Monday 19 September 2016

Unit 3: AOS 1 Reading and Creating Texts Analytical Task

Area of Study 1: Reading and Creating Texts

  • Identify, discuss and analyse how the features of texts create meaning and are interpreted
  • Identify and analyse explicit and implied ideas and values in the text
  • Examine the ways readers are invited to respond to texts
  • Develop and justify their own interpretation of texts
  • ANALYTICAL
  • Prepare sustained analytical interpretations of texts and how features of the texts create meaning
  • Use textual evidence to support their responses
  • Plan, draft, clarify and edit their ideas and writing
  • Produce clear, coherent, crafted and convincing writing

What does this mean?

You will study two texts for this AOS. You will produce an analytical essay in response to one text and you will produce a creative response to the other text.

The analytical response

Most students will be fairly familiar with this task. It's the most similar to what you've probably been taught from years 7-11 and think of as a text response. You're teachers probably taught you to analyse the themes, characters and ideas of the text and maybe to include how the social/historical context of the text influenced those elements. All of those skills will still be relevant for this task.

What I believe are the most interesting areas to explore for this task

The easiest entry point into a text is the plot and main characters. If you ask anyone who has read a book what it's about, generally you'll get a pretty accurate answer. People will say things like, "well it's set in...", "it's about this man/woman who...", "first they.... And then .... Happens."

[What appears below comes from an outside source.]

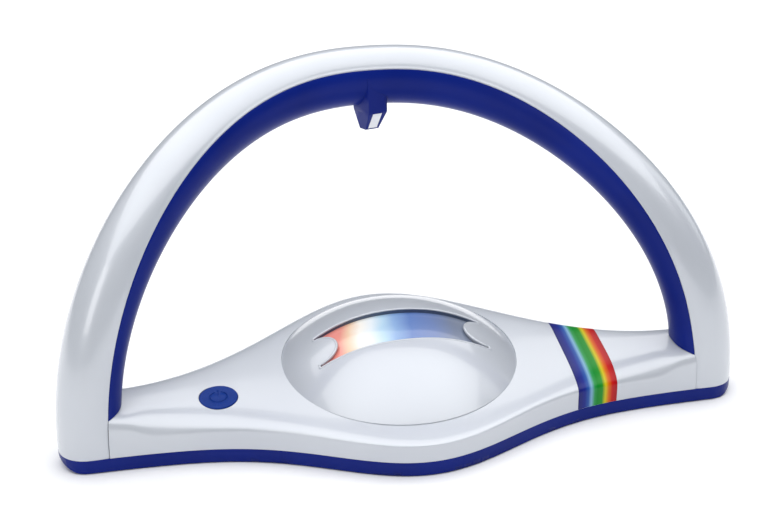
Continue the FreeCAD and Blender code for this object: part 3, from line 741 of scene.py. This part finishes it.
def coilPath():
    # over the arch from foot to foot, then back along the rear of the base
    stops, low = 31, coil["low"]
    places = [coil["start"] + (math.pi - 2 * coil["start"]) * closingUp(i, stops) for i in range(stops)]
    points = [inTube(a, coil["out"], 0) for a in places]
    foot = [(154.0, 0.3, 14.5), (149.5, 0.8, 10.6), (141.0, 3.0, low)]
    rear = [(x, backY(x) - coil["back"] - arch["footY"], low) for x in (126, 110, 94, 78, 62, 46, 30, 15)]
    half = [Vector((-x, arch["footY"] + y, z)) for x, y, z in foot + rear]
    rest = [Vector((-q.x, q.y, q.z)) for q in reversed(half)]
    return points + half + [Vector((0, backY(0) - coil["back"], low))] + rest


def strandTree():
    tree = bpy.data.node_groups.new("twisted_strands", "GeometryNodeTree")
    face = tree.interface
    face.new_socket("Geometry", in_out="INPUT", socket_type="NodeSocketGeometry")
    for name, kind in (("Bundle Radius", "NodeSocketFloat"), ("Strand Radius", "NodeSocketFloat"),
                       ("Strands", "NodeSocketInt"), ("Twist", "NodeSocketFloat"),
                       ("Points", "NodeSocketInt"), ("Material", "NodeSocketMaterial")):
        face.new_socket(name, in_out="INPUT", socket_type=kind)
    face.new_socket("Geometry", in_out="OUTPUT", socket_type="NodeSocketGeometry")
    given = tree.nodes.new("NodeGroupInput").outputs
    path = addNode(tree, "GeometryNodeResampleCurve", {}, {
        "Curve": given["Geometry"], "Count": given["Points"]})
    place = addNode(tree, "GeometryNodeSplineParameter")
    angle = addNode(tree, "ShaderNodeMath", {"operation": "MULTIPLY"}, {
        0: place.outputs["Factor"], 1: given["Twist"]})
    tilted = addNode(tree, "GeometryNodeSetCurveTilt", {}, {
        "Curve": path.outputs["Curve"], "Tilt": angle.outputs["Value"]})
    ring = addNode(tree, "GeometryNodeCurvePrimitiveCircle", {}, {
        "Resolution": 64, "Radius": given["Bundle Radius"]})
    spots = addNode(tree, "GeometryNodeCurveToPoints", {}, {
        "Curve": ring.outputs["Curve"], "Count": given["Strands"]})
    strand = addNode(tree, "GeometryNodeCurvePrimitiveCircle", {}, {
        "Resolution": 10, "Radius": given["Strand Radius"]})
    placed = addNode(tree, "GeometryNodeInstanceOnPoints", {}, {
        "Points": spots.outputs["Points"], "Instance": strand.outputs["Curve"]})
    section = addNode(tree, "GeometryNodeRealizeInstances", {}, {"Geometry": placed.outputs["Instances"]})
    mesh = addNode(tree, "GeometryNodeCurveToMesh", {}, {
        "Curve": tilted.outputs["Curve"], "Profile Curve": section.outputs["Geometry"]})
    whole = addNode(tree, "GeometryNodeRealizeInstances", {}, {"Geometry": mesh.outputs["Mesh"]})
    painted = addNode(tree, "GeometryNodeSetMaterial", {}, {
        "Geometry": whole.outputs["Geometry"], "Material": given["Material"]})
    addNode(tree, "NodeGroupOutput", {}, {"Geometry": painted.outputs["Geometry"]})
    return tree


def antennaWinding():
    curve = bpy.data.curves.new("winding_path", "CURVE")
    curve.dimensions = "3D"
    curve.twist_mode = "Z_UP"
    points = coilPath()
    spline = curve.splines.new("NURBS")
    spline.points.add(len(points) - 1)
    for spot, q in zip(spline.points, points):
        spot.co = (*(q * mm), 1.0)
    spline.use_cyclic_u = True
    spline.order_u = 4
    spline.resolution_u = 8
    winding = linkObject("antenna_strands", curve)
    modifier = addModifier(winding, "NODES", node_group=strandTree())
    values = {"Bundle Radius": coil["bundle"] * mm, "Strand Radius": coil["strand"] * mm,
              "Strands": coil["strands"], "Twist": coil["twists"] * 2 * math.pi,
              "Points": coil["steps"], "Material": finishes["copper_wire"]}
    for item in modifier.node_group.interface.items_tree:
        if item.in_out == "INPUT" and item.name in values:
            modifier[item.identifier] = values[item.name]
    settlePiece(bakeModifiers(winding), 60, "antenna_winding")


antennaWinding()
print("antenna winding made")


# ---- camera, light and floor ----

view = {"place": (-112.7, -541.4, 304.7), "pan": 11.136, "lift": 22.634, "roll": -1.080, "lens": 56.58}


def makeCamera():
    pan, lift, roll = (math.radians(view[k]) for k in ("pan", "lift", "roll"))
    towards = Vector((-math.sin(pan) * math.cos(lift), -math.cos(pan) * math.cos(lift), math.sin(lift)))
    right = (-towards).cross(Vector((0, 0, 1))).normalized()
    up = right.cross(-towards)
    r2 = math.cos(roll) * right + math.sin(roll) * up
    u2 = -math.sin(roll) * right + math.cos(roll) * up
    camera = linkObject("camera", bpy.data.cameras.new("camera"))
    camera.data.lens = view["lens"]
    camera.data.sensor_width = 36.0
    camera.data.clip_start = 0.01
    turn = Matrix((r2, u2, towards)).transposed().to_4x4()
    camera.matrix_world = Matrix.Translation(Vector(view["place"]) * mm) @ turn
    bpy.context.scene.camera = camera


def softBox(name, place, aim, size, power, colour):
    lamp = bpy.data.lights.new(name, "AREA")
    lamp.shape = "RECTANGLE"
    lamp.size, lamp.size_y = size
    lamp.energy = power
    lamp.color = srgb(colour)[:3]
    obj = linkObject(name, lamp)
    obj.location = place
    obj.rotation_euler = (Vector(aim) - Vector(place)).to_track_quat("-Z", "Y").to_euler()


def makeStage():
    size = 6000
    corners = [(-size, -size, 0), (size, -size, 0), (size, size, 0), (-size, size, 0)]
    mat, tree = newMaterial("matt_white_paper")
    coords = addNode(tree, "ShaderNodeTexCoord")
    fibre = addNode(tree, "ShaderNodeTexNoise", {}, {
        "Vector": coords.outputs["Object"], "Scale": 1 / (30 * mm), "Detail": 2.0})
    tint = addNode(tree, "ShaderNodeValToRGB", {}, {"Fac": fibre.outputs["Fac"]})
    setRamp(tint, [(0.3, "#fbfbfc"), (0.7, "#fdfdfd")])
    finishMaterial(tree, addNode(tree, "ShaderNodeBsdfDiffuse", {}, {"Color": tint.outputs["Color"]}))
    meshObject("floor", corners, [(0, 1, 2, 3)], mat)
    world = bpy.data.worlds.new("studio")
    bpy.context.scene.world = world
    world.use_nodes = True
    sky = world.node_tree.nodes["Background"].inputs
    sky["Color"].default_value = srgb("#a9b6cc")
    sky["Strength"].default_value = 0.16


makeCamera()
makeStage()
softBox("overhead", (0.2, 0.5, 2.2), (0.2, 0.5, 0), (4.2, 4.2), 118.0, "#ffffff")
softBox("left_front", (-1.0, -1.0, 0.8), (0, 0, 0.06), (0.5, 0.8), 3.6, "#fffefb")
softBox("right_rim", (1.2, 0.2, 0.6), (0, 0, 0.08), (0.5, 0.8), 1.2, "#fbfcff")
bpy.context.scene.view_settings.view_transform = "Standard"
print("camera, light and floor set")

That stuff is all well and good, it's important to know the text, but in terms of the complexity of the task that is pretty easy stuff - it's recall of names and events.

This task asks you to do a lot more juicy stuff than just regurgitate information.

It wants you to:
1. Think about what the author was thinking, feeling, doing and hoping to achieve when constructing this text 
2. Think about how the reader is likely to respond to the text (and how the author achieves this)
3. View the text as a student and therefore use your understanding to put forward your interpretation of the text 
4. Respond to and resolve an essay question regarding the text

Some students fall into the trap of writing about the text as if the text is truth. They make statements like "Romeo is a hopeless romantic". This statement takes for granted that Romeo exists, and of course he does in a literary sense, but only because Shakespeare depicted him. Shakespeare gave him words, attitudes, responses and actions and he used those to portray him in a particular way. That stuff is more interesting and more complex than Romeo himself.

Another way of thinking about this is that instead of focusing on the what of the text, you should focus on the how and why.

For example, if you tell me the "what" of a text you'll tell me facts, what happened, what the values in the text are, what the audience is likely to think about a theme.

If you tell me the "how" of a text you'll begin to reveal the author's views, values and construction. You'll have to start analysing the construction of the text, how characters were developed and explored, how themes were investigated and how language or structure was used. That is much juicer than just what happened.

Finally if you get to they "why" of a text you'll begin to suggest the author's possible motivations, what her message could be, what she wanted to problematise for her audience, what her views and values are and how these play out within her text. And the only way to do that is to synthesise your understanding of what was presented in the text, how it was constructed and how you and the audience interpret it. A synthesis task is at the very top (or second top depending on the version you look at) of Blooms taxonomy as it is a complex thinking task. If you can do that well, and substantiate with evidence from the text, you will be rewarded in this task.